The goal is to pick 1-3 daily activities that you routinely engage in and practice doing them mindfully each day. Here's a quick refresher on doing something mindfully:
Direct your attention to the activity. Think of your attention as a wandering search light - every time it wanders away from the activity, gently bring it back without beating yourself up.
Focus all of your attention to the activity, participating fully and one-mindedly. No multitasking!
Attempt to cultivate an attitude of curiosity, openness, and non-judgement to the activity and your experience.
We spend so much of our life in a state quiet opposite to mindfulness. While this is not a bad thing (automaticity helps us do much of life more efficiently), we often miss out on the richness of experience open to us in daily living. We end up living our lives in a sort of fast-forward mode, longing and waiting for the next "bigger, better, more enjoyable" experience that is not here-now. Sadly, we can spend huge portions of our time like this and lose out. Practicing mindfulness of the mundane brings us back to the here-now where life is actually lived. So pick 1-3 routine activities and set some reminders for you to do them mindfully each day.
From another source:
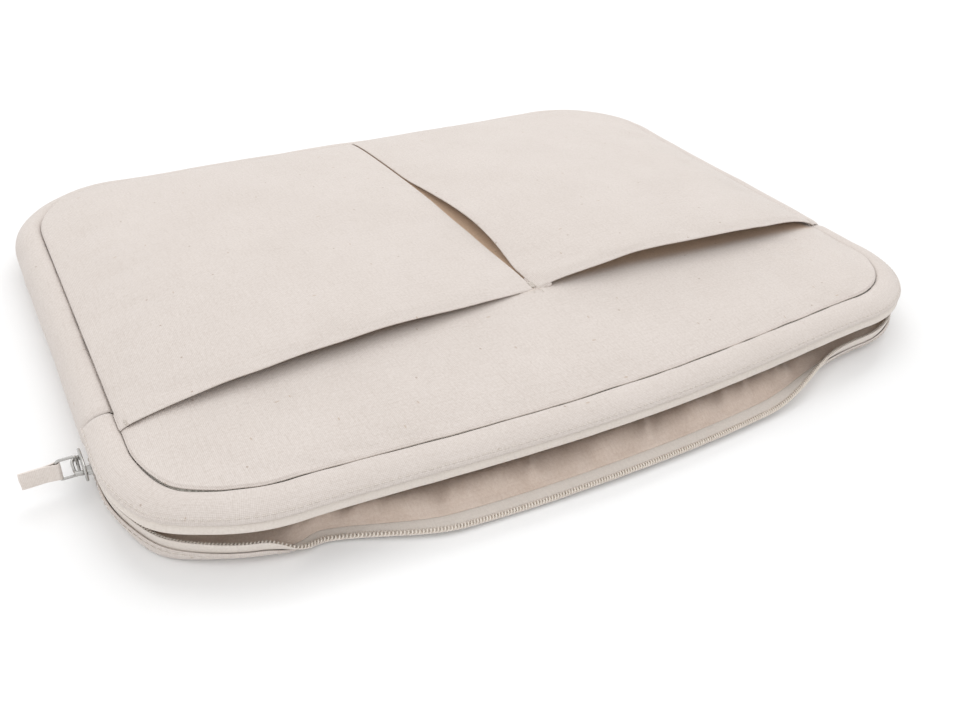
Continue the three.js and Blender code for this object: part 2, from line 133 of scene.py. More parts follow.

Try it out for a week or two and see what happens.
Suggestions for daily activities to be done mindfully: brushing teeth, showering, cleaning the dishes, eating a meal, drinking coffee or tea, going for a walk around the neighborhood, putting your clothes away, eating dessert, cleaning, watching the sunset, listening to the wind/rain/birds, getting dressed, anything that is relational (involving another person).